I'm in favor of NonEmpty. I would very much like some way to guarantee that collection.first will be non-nil without needed to spread failure cases in that will never be executed. A compile-time safety check as simple as this is always welcome.

stephencelis · April 26, 2021, 6:08pm

We didn't find any reason not to given the discussion here: StringProtocol - Do not declare new conformances? - #3 by Joe_Groff

And because NonEmpty is simply a wrapper around a raw string this also seemed perfectly fine to do.

typesanitizer · April 26, 2021, 7:26pm

Since people are mentioning that they haven't run into wanting this before, I can give some examples of use cases I've run into in practice:

In a compiler, after the parsing stage, I want to make sure a lambda has 1 or more parameters.
In a graphics program, I want to make sure that a pipeline short-circuits early in case the array of selected graphics is empty (this array is used to apply changes), this can be enforced by having the later stages of the pipeline accept non-empty arrays. More generally, I think this is useful for working with selections, when you want to do something special when nothing is selected vs when 1 or more items are selected.
In certain situations, I want to make sure a string is not empty (because it represents a name or a filepath) and I want to pass that proof elsewhere. For example, when working on the Swift compiler (so this was C++ code), we ran into a bug where in some cases a file path was susprisingly empty.
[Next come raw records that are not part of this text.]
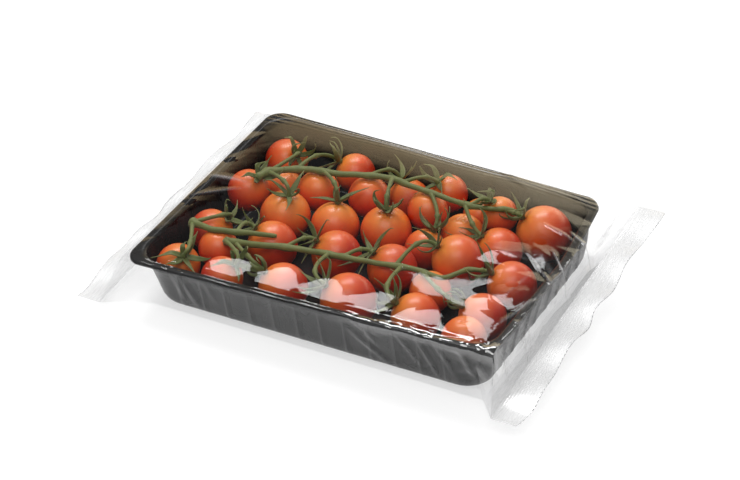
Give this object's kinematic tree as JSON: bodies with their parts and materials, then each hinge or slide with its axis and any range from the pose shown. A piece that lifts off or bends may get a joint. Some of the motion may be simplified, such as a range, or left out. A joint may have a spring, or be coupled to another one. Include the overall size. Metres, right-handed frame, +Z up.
{
  "type": "tomato tray",
  "caption": "Shallow ribbed food tray full of cherry tomatoes on the vine, wrapped in a clear film bag with crimped end seals and vent holes.",
  "frame": {"origin": "middle of the pack on the table, at the flat underside of the film", "axes": "+X along the tray's length to the right-hand seal of the picture, +Y across it to the back, +Z up"},
  "size_m": [0.23, 0.1726, 0.0379],
  "materials": {
    "tray_plastic": "glossy black formed sheet",
    "film_clear": "clear glossy film",
    "tomato_skin": "smooth waxy ripe skin",
    "vine_green": "matt green, finely haired"
  },
  "bodies": {
    "root": {"tray": "tray_plastic", "film_wrap": "film_clear", "vine_front": "vine_green", "vine_back": "vine_green", "tomato_01": "tomato_skin", "tomato_02": "tomato_skin", "tomato_03": "tomato_skin", "tomato_04": "tomato_skin", "tomato_05": "tomato_skin", "tomato_06": "tomato_skin", "tomato_07": "tomato_skin", "tomato_08": "tomato_skin", "tomato_09": "tomato_skin", "tomato_10": "tomato_skin", "tomato_11": "tomato_skin", "tomato_12": "tomato_skin", "tomato_13": "tomato_skin", "tomato_14": "tomato_skin", "tomato_15": "tomato_skin", "tomato_16": "tomato_skin", "tomato_17": "tomato_skin", "tomato_18": "tomato_skin", "tomato_19": "tomato_skin", "tomato_20": "tomato_skin", "tomato_21": "tomato_skin", "tomato_22": "tomato_skin", "tomato_23": "tomato_skin", "tomato_24": "tomato_skin", "tomato_25": "tomato_skin", "tomato_26": "tomato_skin", "tomato_27": "tomato_skin", "tomato_28": "tomato_skin", "tomato_29": "tomato_skin", "tomato_30": "tomato_skin", "tomato_31": "tomato_skin", "tomato_32": "tomato_skin", "tomato_33": "tomato_skin"}
  },
  "joints": []
}
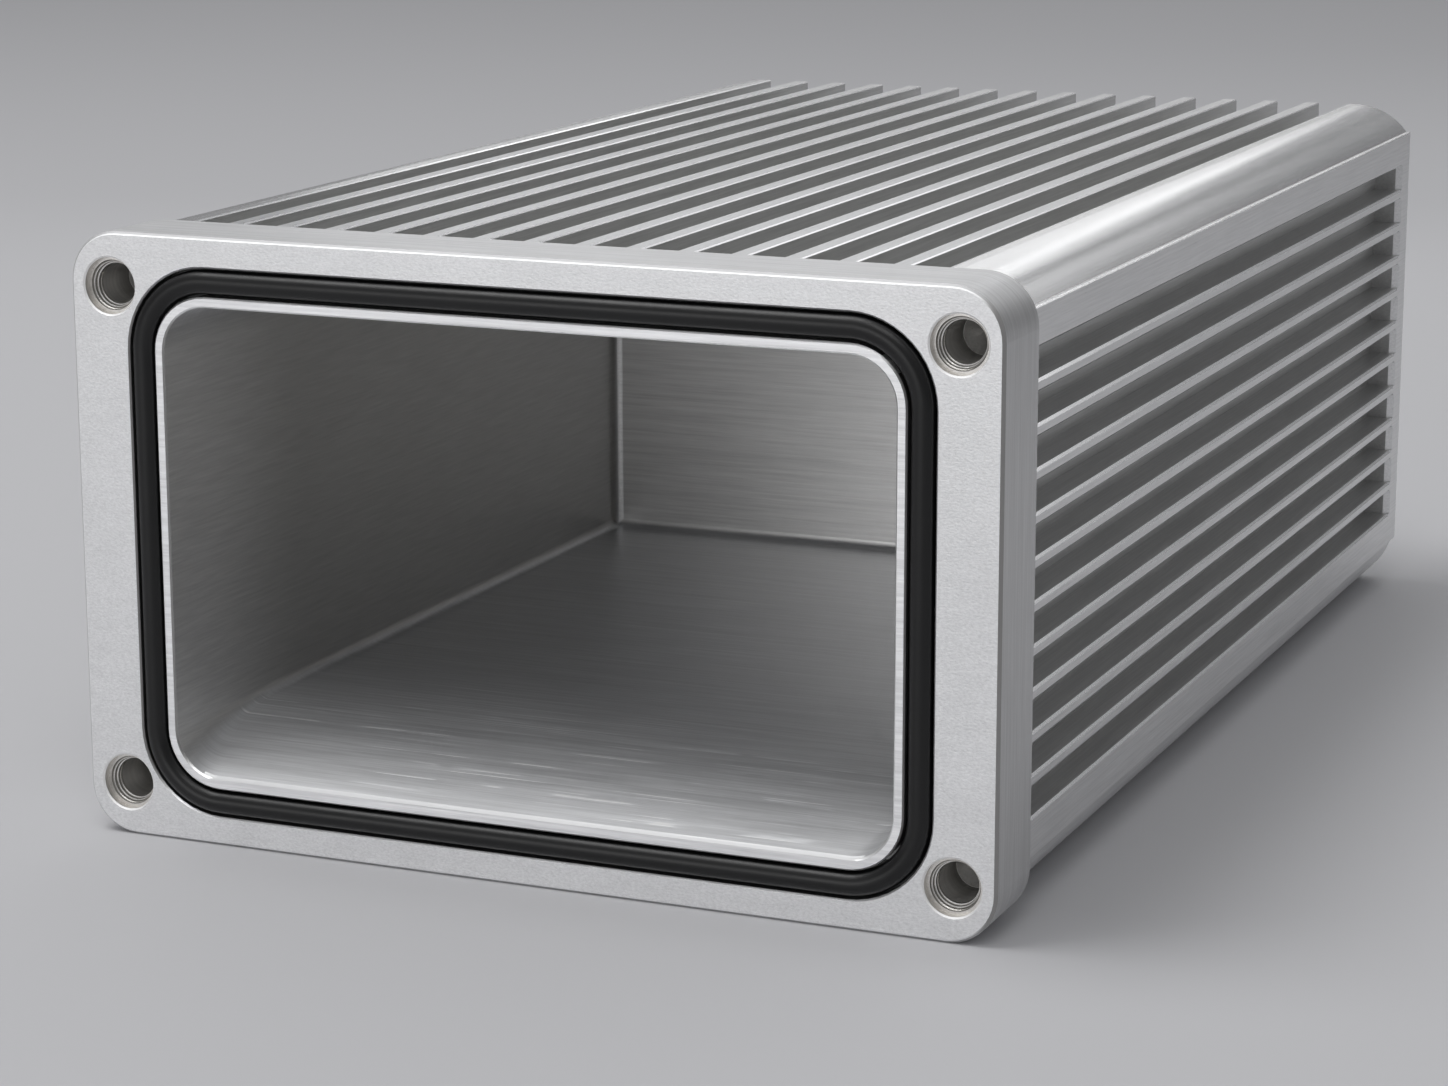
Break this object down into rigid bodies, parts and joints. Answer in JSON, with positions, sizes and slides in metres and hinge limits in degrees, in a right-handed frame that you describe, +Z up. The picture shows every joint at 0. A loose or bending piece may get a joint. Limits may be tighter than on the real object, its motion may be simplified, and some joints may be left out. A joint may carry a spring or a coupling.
{
  "type": "machined aluminium enclosure",
  "caption": "Open-fronted machined enclosure with a deep pocket, cooling grooves on its top and sides, tapped corner holes and a rubber face seal.",
  "frame": {"origin": "centre of the base, midway along the enclosure and its seal", "axes": "+Z up, -Y out of the open front, +X to the right seen from the front"},
  "size_m": [0.12, 0.1976, 0.076],
  "materials": {
    "aluminium": "satin machined, bare",
    "seal_rubber": "smooth black moulded rubber"
  },
  "bodies": {
    "root": {"enclosure_body": "aluminium", "seal_ring": "seal_rubber"}
  },
  "joints": []
}
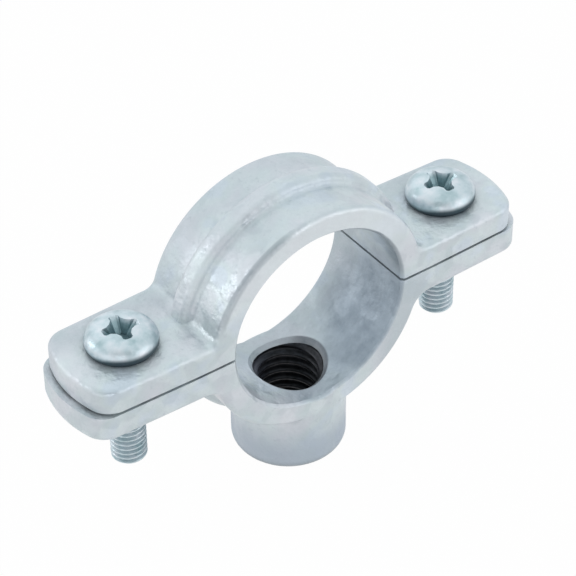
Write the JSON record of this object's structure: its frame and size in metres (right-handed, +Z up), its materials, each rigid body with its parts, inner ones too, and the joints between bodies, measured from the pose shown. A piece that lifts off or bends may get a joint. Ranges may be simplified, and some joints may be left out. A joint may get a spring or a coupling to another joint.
{
  "type": "split ring hanger",
  "caption": "Cast split ring hanger for a small steel pipe: a ribbed ring in halves, bolted at its ears, with a tapped boss underneath for a hanging rod.",
  "frame": {"origin": "centre of the pipe bore, on the plane that parts the two halves", "axes": "+X from ear to ear, +Y along the pipe, +Z up, away from the boss"},
  "size_m": [0.0726, 0.0164, 0.0449],
  "materials": {
    "galvanised_iron": "hot-dip galvanised cast skin, pale silver grey, slightly rough",
    "plated_steel": "bright zinc plate"
  },
  "bodies": {
    "lower_half": {"lower_half": "galvanised_iron"},
    "upper_half": {"upper_half": "galvanised_iron"},
    "left_screw": {"left_screw": "plated_steel"},
    "right_screw": {"right_screw": "plated_steel"}
  },
  "joints": [
    {"name": "upper_half_lift", "type": "slide", "parent": "lower_half", "child": "upper_half", "axis": [0, 0, 1], "range_m": [0, 0.0112]},
    {"name": "left_screw_turn", "type": "hinge", "parent": "upper_half", "child": "left_screw", "pos_m": [-0.0265, 0, 0.0038], "axis": [0, 0, 1], "range_deg": [0, 5040]},
    {"name": "right_screw_turn", "type": "hinge", "parent": "upper_half", "child": "right_screw", "pos_m": [0.0265, 0, 0.0038], "axis": [0, 0, 1], "range_deg": [0, 5040]}
  ],
  "couplings": [
    {"joint": "left_screw_turn", "follows": "upper_half_lift", "rad_per_m": 7854},
    {"joint": "right_screw_turn", "follows": "upper_half_lift", "rad_per_m": 7854}
  ]
}
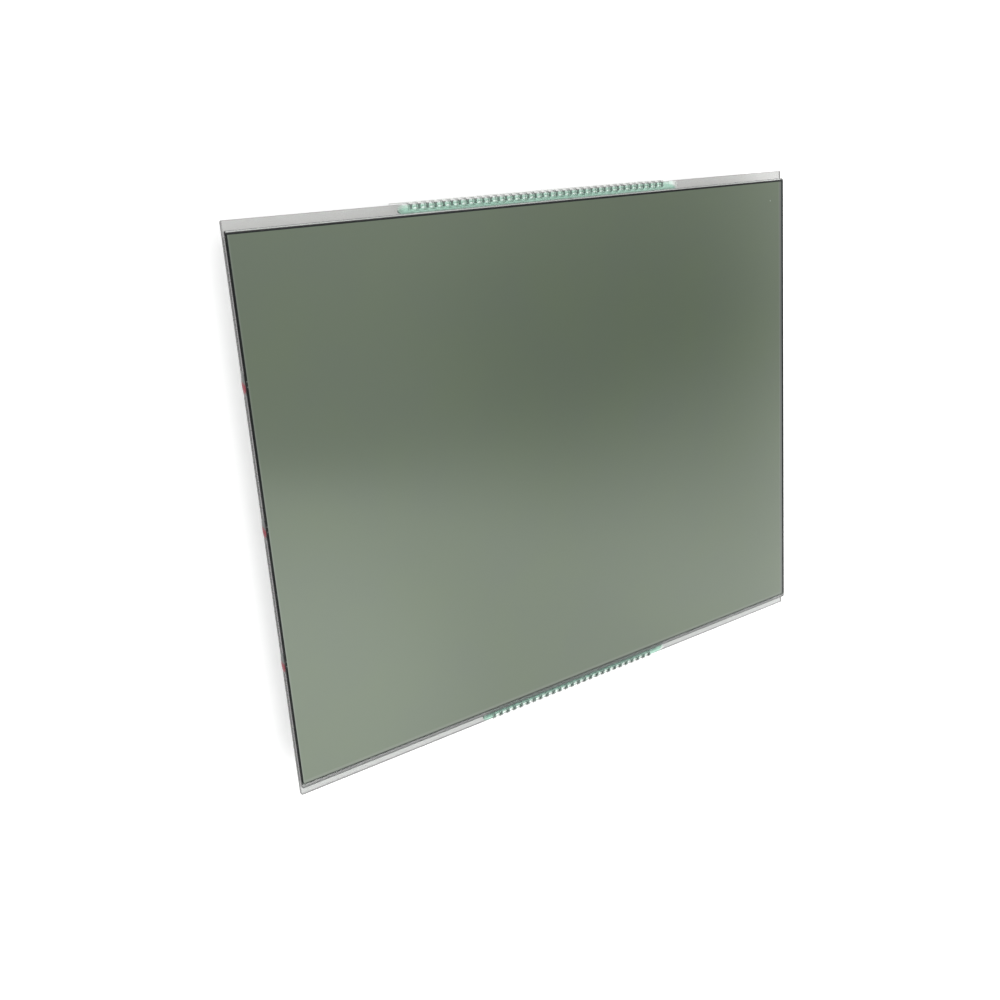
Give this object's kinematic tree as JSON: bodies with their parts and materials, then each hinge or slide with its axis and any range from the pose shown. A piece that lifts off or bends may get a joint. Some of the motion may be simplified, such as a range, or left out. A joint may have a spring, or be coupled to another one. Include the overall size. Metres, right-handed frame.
{
  "type": "pinned segment lcd panel",
  "caption": "Flat glass liquid crystal display panel with clip pins along its top and bottom edges, standing on its pin tips.",
  "frame": {"origin": "centre of the panel at the level of its pin tips, the surface it stands on", "axes": "+X to the viewer's right along the long edge, +Y to the display's top edge, +Z the way the display faces"},
  "size_m": [0.1944, 0.1528, 0.0121],
  "materials": {
    "front_film": "satin anti-glare polarizing film, grey-green",
    "glass": "clear soda-lime glass with cut and seamed edges",
    "liquid_crystal": "clear fluid film",
    "cell_seal": "cured epoxy print",
    "transfer_paste": "silver-filled paste",
    "end_seal": "cured dark red adhesive bead",
    "rear_film": "polarizing film, grey",
    "reflector": "satin silver reflector film",
    "pins": "dull tin-plated sheet metal",
    "pin_resin": "cured clear green adhesive"
  },
  "bodies": {
    "root": {"front_polarizer": "front_film", "front_glass": "glass", "liquid_crystal": "liquid_crystal", "perimeter_seal": "cell_seal", "transfer_dots": "transfer_paste", "end_seal_upper": "end_seal", "end_seal_middle": "end_seal", "end_seal_lower": "end_seal", "rear_glass": "glass", "rear_polarizer": "rear_film", "reflector": "reflector", "top_pins": "pins", "bottom_pins": "pins", "top_pin_resin": "pin_resin", "bottom_pin_resin": "pin_resin"}
  },
  "joints": []
}
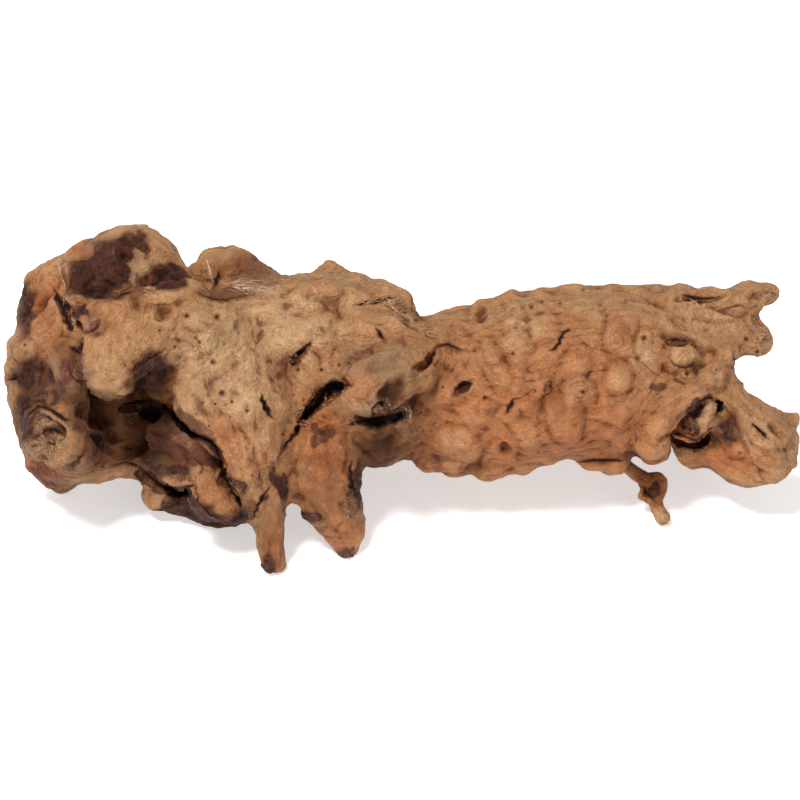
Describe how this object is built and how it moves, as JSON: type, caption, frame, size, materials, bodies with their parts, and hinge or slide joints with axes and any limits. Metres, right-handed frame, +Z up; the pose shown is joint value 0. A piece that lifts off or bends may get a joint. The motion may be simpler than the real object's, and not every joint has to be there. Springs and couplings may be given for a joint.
{
  "type": "bog wood root",
  "caption": "Gnarled piece of bog wood root: a knotty trunk with a thick burled head, broken root stubs and hollows, lying level on its stubs",
  "frame": {"origin": "centre of the root's bounding box at its bottom, on the ground", "axes": "+X along the trunk, away from the thick head; +Y to the far side; +Z up, away from the ground"},
  "size_m": [0.3948, 0.1599, 0.1334],
  "materials": {
    "root_wood": "dry weathered root wood, matt, tan with darker bark in the hollows"
  },
  "bodies": {
    "root": {"bog_wood_root": "root_wood"}
  },
  "joints": []
}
We have a hack to work around that: swift/LoadedModuleTrace.cpp at a21f323c1657913445f27c8aaebd31a0b8248dd8 · apple/swift · GitHub where we print a warning instead of asserting, since we haven't been able to reproduce the issue reliably.

Is such functionality a little bit of overhead at the call-site? Absolutely. Is it more work to forward/duplicate methods? Yes. However, the benefits come up later when you don't need to either throw an error or write fatalError("Impossible") or have hard to debug issues where you end up with empty collections in places that you don't expect.